In her article “Annan’s plan for Syria is dead; Washington needs a Plan B” Rubin argued that while the US should not attempt to unilaterally enforce a no fly zone over Syria, we could play a much more significant role in supporting the Syrian rebels against the regime than we are now. If the forces of the decentralized Syrian rebel forces are to defeat the Assad regime they will need much more effective weapons than they are currently receiving. They “will need help with intelligence and communications, along with antitank and antiaircraft weapons.” Furthermore the United States should take a strong role to insure that the most responsible and potentially democratic forces against the Assad regime are strengthened and unified and that the most reactionary are diminished. This means that US military, intelligence, financial and diplomatic resources do need to be invested in the revolutionary movement against the regime.
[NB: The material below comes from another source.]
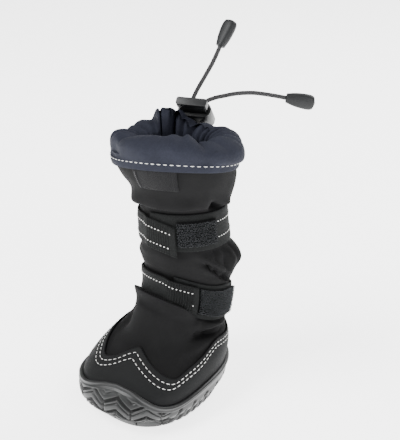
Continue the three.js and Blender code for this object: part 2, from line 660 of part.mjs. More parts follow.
function lockButton() {
  const stemLow = headLow - STEM_LENGTH;
  const slotTop = holeLevel + BUTTON_TRAVEL + CORD_HOLE / 2;
  const slots = holeSides.map((x) => box(CORD_HOLE, STEM_DEPTH + 1, stemLow - 1, slotTop, x));
  const stem = box(stemWidth, STEM_DEPTH, stemLow, headLow + 1).subtract(wasm.Manifold.union(slots));
  const head = roundedBlock(BUTTON_WIDTH, BUTTON_DEPTH, BUTTON_CHAMFER, headLow, -headLow, 1);
  return toGeometry(head.add(stem));
}

addPiece(lock, 'cord_lock_body', lockBody(), 0x3f4144, 0.45);
addPiece(lock, 'cord_lock_button', lockButton(), 0x3b3d41, 0.4);
lock.updateMatrixWorld(true);

// Drawcord: two tails that leave the collar, run through the lock and stand out stiffly. The routes are
// counted from the lock.
const CORD_ROUTES = {
  left: [[-9.4, 12.4, -4.2], [-9.5, 17, 1], [-8.5, 24, 8.5], [-7.3, 31, 16.5], [-6.8, 38.1, 25.4]],
  right: [[-1.2, 16.3, -3.5], [1.5, 20, -1.8], [6.1, 24.6, -0.6], [11.9, 30.3, 0.5],
    [19, 36.3, 0.6], [24.7, 40.5, -0.2], [30.9, 44.8, -1.4], [35.8, 48.1, -2.5]],
};

function cordCurve(x, route) {
  const start = new THREE.Vector3(x, -LOCK_DEPTH / 2 - CORD_TAIL, holeLevel);
  const length = LOCK_DEPTH + 2 * CORD_TAIL;
  const inside = [0, 0.5, 1].map((share) => start.clone().setY(start.y + share * length));
  const tail = route.map((place) => new THREE.Vector3(...place).add(lock.position));
  const points = [...inside.map((point) => lock.localToWorld(point)), ...tail];
  return new THREE.CatmullRomCurve3(points, false, 'centripetal');
}

function cordTube(curve) {
  const circle = new THREE.Shape();
  steps(0, 2 * PI, CORD_SIDES).slice(0, -1).forEach((angle, index) => {
    const [x, y] = [cos(angle) * CORD / 2, sin(angle) * CORD / 2];
    if (index === 0) circle.moveTo(x, y);
    else circle.lineTo(x, y);
  });
  const count = Math.round(curve.getLength() / (2 * CORD));
  return new THREE.ExtrudeGeometry(circle, { extrudePath: curve, steps: count, bevelEnabled: false });
}

// Cord end: a flattened moulded bell. along is a share of END_LENGTH, wide and thick are shares of
// the way from END_NECK to END_WIDTH and END_THICKNESS.
const END_SHAPE = [
  { along: 0, wide: 0, thick: 0 },
  { along: 0.10, wide: 0.12, thick: 0.25 },
  { along: 0.45, wide: 0.70, thick: 0.85 },
  { along: 0.72, wide: 1.00, thick: 1.00 },
  { along: 0.90, wide: 0.80, thick: 0.75 },
  { along: 0.98, wide: 0.20, thick: 0.10 },
];

function cordEnd() {
  const sections = ringTurns(12).map((turn) => {
    const angle = radians(turn);
    const rim = END_SHAPE.map((row) => {
      const wide = END_NECK + (END_WIDTH - END_NECK) * row.wide;
      const thick = END_NECK + (END_THICKNESS - END_NECK) * row.thick;
      return new THREE.Vector3(cos(angle) * wide / 2, sin(angle) * thick / 2, row.along * END_LENGTH);
    });
    return [new THREE.Vector3(), ...rim, new THREE.Vector3(0, 0, END_LENGTH)];
  });
  return sweep(sections, true);
}

['left', 'right'].forEach((side, index) => {
  const curve = cordCurve(holeSides[index], CORD_ROUTES[side]);
  addPiece(boot, `drawcord_${side}`, cordTube(curve), 0x3a3b3c, 0.8);
  const along = curve.getTangent(1);
  const wide = new THREE.Vector3(0, 0, 1).cross(along).normalize();
  if (side === 'right') wide.cross(along).negate();
  const thick = along.clone().cross(wide);
  const end = new THREE.Group();
  end.setRotationFromMatrix(new THREE.Matrix4().makeBasis(wide, thick, along));
  end.position.copy(curve.getPoint(1)).addScaledVector(along, SEAT);
  boot.add(end);
  addPiece(end, `cord_end_${side}`, cordEnd(), 0x45484b, 0.5);
});

export default boot;
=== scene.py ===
import bmesh
import bpy
import numpy as np
from mathutils import Matrix, Vector


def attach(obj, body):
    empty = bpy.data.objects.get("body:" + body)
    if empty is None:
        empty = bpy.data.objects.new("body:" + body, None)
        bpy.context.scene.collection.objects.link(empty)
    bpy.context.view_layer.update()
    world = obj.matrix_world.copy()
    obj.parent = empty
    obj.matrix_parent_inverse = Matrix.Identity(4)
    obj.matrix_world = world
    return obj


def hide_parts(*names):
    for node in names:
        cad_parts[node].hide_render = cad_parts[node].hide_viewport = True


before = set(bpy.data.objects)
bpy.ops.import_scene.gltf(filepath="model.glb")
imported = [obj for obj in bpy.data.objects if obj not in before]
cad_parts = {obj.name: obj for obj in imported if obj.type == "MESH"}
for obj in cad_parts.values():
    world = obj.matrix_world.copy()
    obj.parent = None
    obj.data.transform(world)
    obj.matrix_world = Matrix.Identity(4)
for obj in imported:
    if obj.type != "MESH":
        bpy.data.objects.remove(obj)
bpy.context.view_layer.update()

# Outsole: a cup of black moulded rubber with a raised toe bumper cut into chevron blocks, slanted lugs
# along both sides, a low arch and a thin bead round its lip. It is bonded to the foot of the upper.
# A turn is counted in degrees round the boot: 0 at the toe, 90 at +X, 180 at the heel.
FOOT_LENGTH, FOOT_WIDTH, SHAFT_HEIGHT = 0.096, 0.074, 0.157
UPPER_WALL, SEAT = 0.002, 0.0003
SOLE_FLOOR, SOLE_WALL, SOLE_TUCK, TOE_SPRING, TUCK_HEIGHT = 0.005, 0.0028, 0.0006, 0.0026, 0.008
LIP_HEIGHT, RAND_HEIGHT = 0.027, 0.0413
ARCH_RISE, ARCH_LENGTH, ARCH_PLACE = 0.0012, 0.018, 0.12 * FOOT_LENGTH
TAB_WIDTH, STRAP_WIDTH, STRAP_SINK = 0.023, 0.019, 0.0008
TURNS = np.arange(-180, 180, 0.75)[:, None]

LEVELS = {
    "up": [0.032, 0.076, 0.140, 0.191, 0.236, 0.274, 0.306, 0.338, 0.408, 0.484, 0.548, 0.611, 0.713,
           0.803, 0.854, 0.904, 0.955, 1.020],
    "toe": [0.405, 0.480, 0.462, 0.372, 0.270, 0.167, 0.083, 0.015, -0.026, -0.016, 0.004, 0.018, 0.022,
            0.022, 0.052, 0.104, 0.135, 0.142],
    "heel": [0.415, 0.465, 0.503, 0.526, 0.531, 0.529, 0.531, 0.541, 0.552, 0.552, 0.547, 0.533, 0.508,
             0.500, 0.502, 0.504, 0.504, 0.508],
    "half": [0.420, 0.475, 0.500, 0.480, 0.432, 0.399, 0.384, 0.372, 0.365, 0.369, 0.373, 0.366, 0.354,
             0.358, 0.397, 0.449, 0.489, 0.508],
    "lean": [0, 0, 0, 0.007, 0.016, 0.027, 0.034, 0.041, 0.054, 0.061, 0.068, 0.074, 0.068, 0.061, 0.061,
             0.054, 0.047, 0.047],
    "front": [2.5, 2.6, 2.5, 2.4, 2.2, 2.2, 2.1, 2.1, 2.1, 2.1, 2.1, 2.1, 2.1, 2.1, 2.1, 2.1, 2.1, 2.1],
    "back": [2.3, 2.3, 2.2, 2.2, 2.2, 2.1, 2.1, 2.1, 2.1, 2.1, 2.1, 2.1, 2.1, 2.1, 2.1, 2.1, 2.1, 2.1],
    "near": [0, 0, 0, 0, 0.003, 0.010, 0.025, 0.038, 0.045, 0.038, 0.025, 0.013, 0.010, 0.013, 0.025,
             0.038, 0.051, 0.057],
    "far": [0, 0, 0, 0, -0.003, -0.010, -0.020, -0.030, -0.040, -0.035, -0.020, -0.010, -0.010, 0, 0,
            0.006, 0.013, 0.020],
    "bearing": [0, 0, 0, 0, 0, 0, 0, 0, 0, 0, 10, 20, 30, 35, 35, 35, 35, 35],
}
FOLDS = [  # turn, up, wide, tall, slant, reach
    (128, 0.560, 42, 0.055, -0.05, 0.075), (85, 0.500, 30, 0.022, -0.10, -0.022),
    (-30, 0.347, 48, 0.026, -0.02, 0.050), (85, 0.290, 34, 0.018, 0.02, -0.030),
    (96, 0.325, 34, 0.024, 0.02, 0.026), (20, 0.815, 75, 0.034, 0.00, 0.024),
    (-120, 0.545, 45, 0.050, 0.05, 0.050), (-90, 0.320, 34, 0.024, -0.02, 0.024),
    (180, 0.840, 60, 0.040, 0.00, 0.018),
]
EDGES = {
    "turn": [-180, -150, -120, -90, -62, -40, -25, -12, 3, 12, 22, 34, 46, 56, 66, 80, 94, 108, 130, 155,
            180],
    "lip": [0.815, 0.789, 0.759, 0.741, 0.752, 0.785, 0.822, 0.896, 0.996, 0.989, 0.952, 0.859, 0.748,
           0.689, 0.670, 0.719, 0.778, 0.778, 0.759, 0.785, 0.815],
    "rand": [0.935, 0.901, 0.906, 0.944, 0.910, 0.857, 0.818, 0.877, 1.000, 0.969, 0.913, 0.840, 0.775,
            0.746, 0.797, 0.862, 0.959, 0.935, 0.881, 0.901, 0.935],
}
STRAPS = {
    "upper": {"height": 0.111, "sway": 0.002, "bearing": 60, "stand": 0, "droop": 0.0052,
              "tab_from": -9, "strap_to": 27, "tape_to": 81, "tape_width": 0.0155,
              "rows": [(1, -174, 26.4), (-1, -174, 26.4)]},
    "lower": {"height": 0.063, "sway": 0.0055, "bearing": -10, "stand": 0.0012, "droop": 0,
              "tab_from": 18, "strap_to": 50, "tape_to": 117, "tape_width": 0.018,
              "rows": [(1, -174, 49.4), (-1, -174, -62), (-1, 40, 49.4)]},
}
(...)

The advantages of such a policy would be numerous. If as is probable, the Syrian revolution with US help, triumphs the United States will be in the role of a strong  supporter of the new revolutionary regime. We would be in a situation in which we could help it move toward liberal democratic directions that we advocate. We will simultaneously be able to help marginalize the potential Islamic and other anti western forces that are also in revolt against the Assad dictatorship.
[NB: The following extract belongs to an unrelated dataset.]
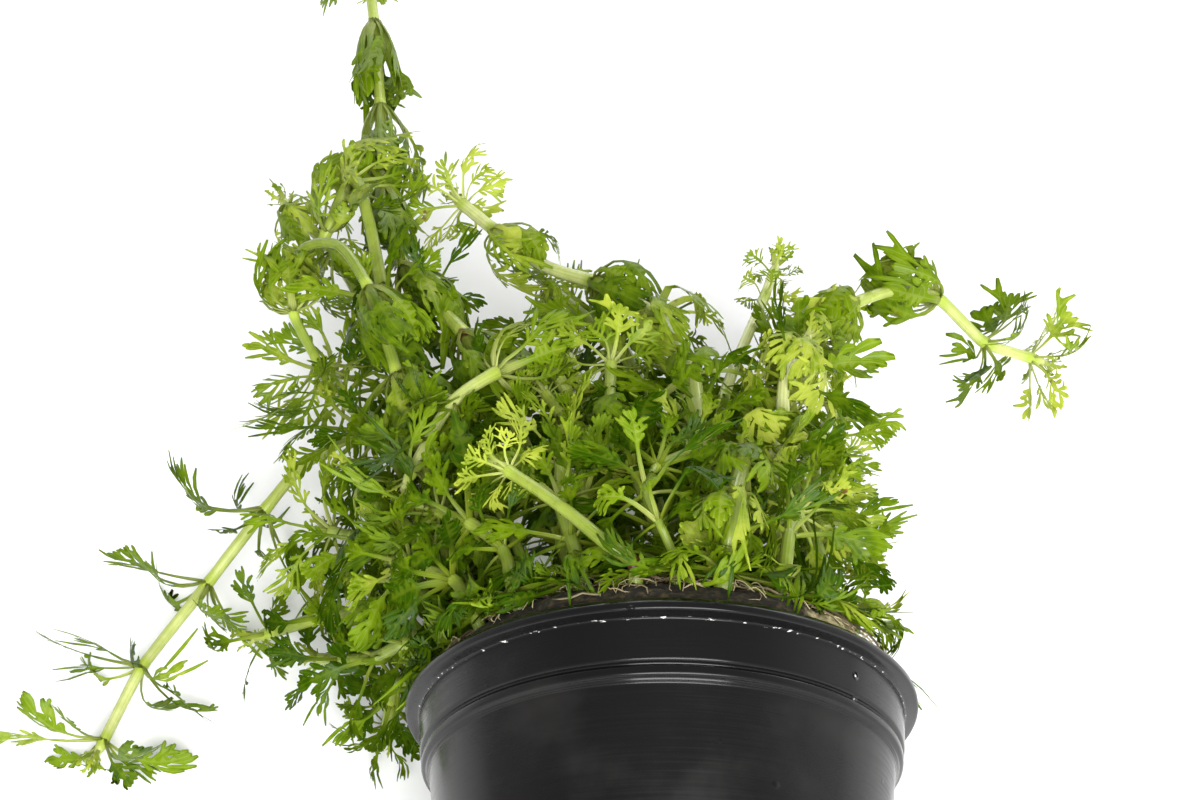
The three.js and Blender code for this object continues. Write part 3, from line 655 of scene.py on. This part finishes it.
def bend_leaf(pattern, leaf, fold, twist, curl, sway):
    """Bends a leaf pattern along the arc through the leaf's root, middle and tip."""
    root, middle, tip, side, width = (leaf[key] for key in ("root", "middle", "tip", "side", "width"))
    reach_in, reach_out = np.linalg.norm(middle - root), np.linalg.norm(tip - middle)
    at_middle = reach_in / (reach_in + reach_out)
    control = middle - (1 - at_middle) ** 2 * root - at_middle ** 2 * tip
    control = control / (2 * at_middle * (1 - at_middle))
    length = reach_in + reach_out
    share = pattern.points[:, 1:2] / NOMINAL_LENGTH
    line = (1 - share) ** 2 * root + 2 * share * (1 - share) * control + share ** 2 * tip
    run = unit_rows((1 - share) * (control - root) + share * (tip - control))
    side = unit_rows(side - (run @ side)[:, None] * run)
    face = np.cross(side, run)
    angle = twist * share
    side, face = side * np.cos(angle) + face * np.sin(angle), face * np.cos(angle) - side * np.sin(angle)
    across = pattern.points[:, :1] * width / (2 * NOMINAL_HALF)
    blade = np.clip((share - 0.25) / 0.3, 0, 1)
    narrow = NOMINAL_HALF * 2 / width * math.sqrt(length / NOMINAL_LENGTH)
    across = across * (blade + (1 - blade) * narrow)
    across = across + sway * np.sin(share * math.pi) * np.sin(share * 5.0)
    lift = pattern.points[:, 2:] * math.sqrt(length / NOMINAL_LENGTH)
    lift = lift + blade * fold * np.abs(across) ** 1.5 + curl * np.maximum(0, share - 0.5) ** 2 * length
    return line + side * across + face * lift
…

The negatives? Of Course many will call even such a policy “imperialistic” as they do all US foreign policy initiatives. Furthermore the policy also does not guarantee the defeat of the Assad regime as would the more activist policy recommended by John McCain. However at least we will have made a serious effort to aid the Syrian people in the time of their need. We will have done what we realistically can do. That would be at least be a moral achievement. If however we do nothing and simply allow the Assad regime escalate its violence to the degree that it overwhelms the democratic forces in blood than we will earn nothing but shame.